We got another standing ovation. It is interesting to watch the process. The very best kind of standing ovation must be when the audience simply leaps en masse to its feet. I have never seen one like that. Instead, what happens is that the lights come up and the audience claps; the cast begin to take their individual bows. Someone in the audience stands up. Saturday night, it was a tall elderly man. He was a bit rickety, especially his knees; with difficulty he unfolded himself and stood at full attention, clapping hard. His wife joined him. Everyone else in the theatre became aware of them. A couple more people in his section stood, and half a dozen in another section. At such moments, everyone has to decide – do we want to stand? Everyone in my section stood – except me. I was embarrassed, thrilled and honored, but uncertain what to do. Across from our section was a section in which eight or nine never stood up. They clapped but resolutely remained seated. I calculate two thirds of the audience gave us a standing ovation.

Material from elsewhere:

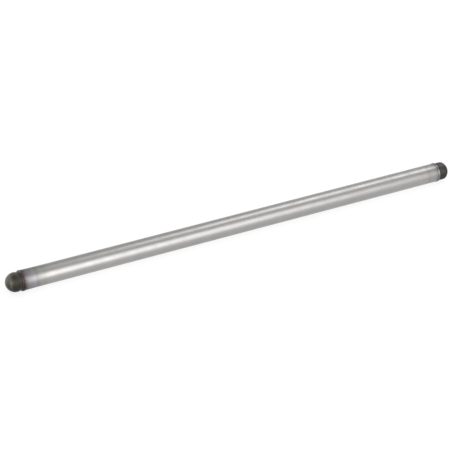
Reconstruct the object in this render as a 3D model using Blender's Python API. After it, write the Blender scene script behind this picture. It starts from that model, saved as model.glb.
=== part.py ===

On the long drive to Missouri, I couldn’t stop talking about the play. I am happy to report that I did not obsessively discuss it and the audiences and the actors for ALL the hours we were in the car, but I am sure I talked about it for an hour on the way to Waterloo, and then another hour on the way back to DBQ after we dropped off Kay.
All things considered, this has been the most exciting, emotional, and enriching experience with playwriting and theatre that I have ever had.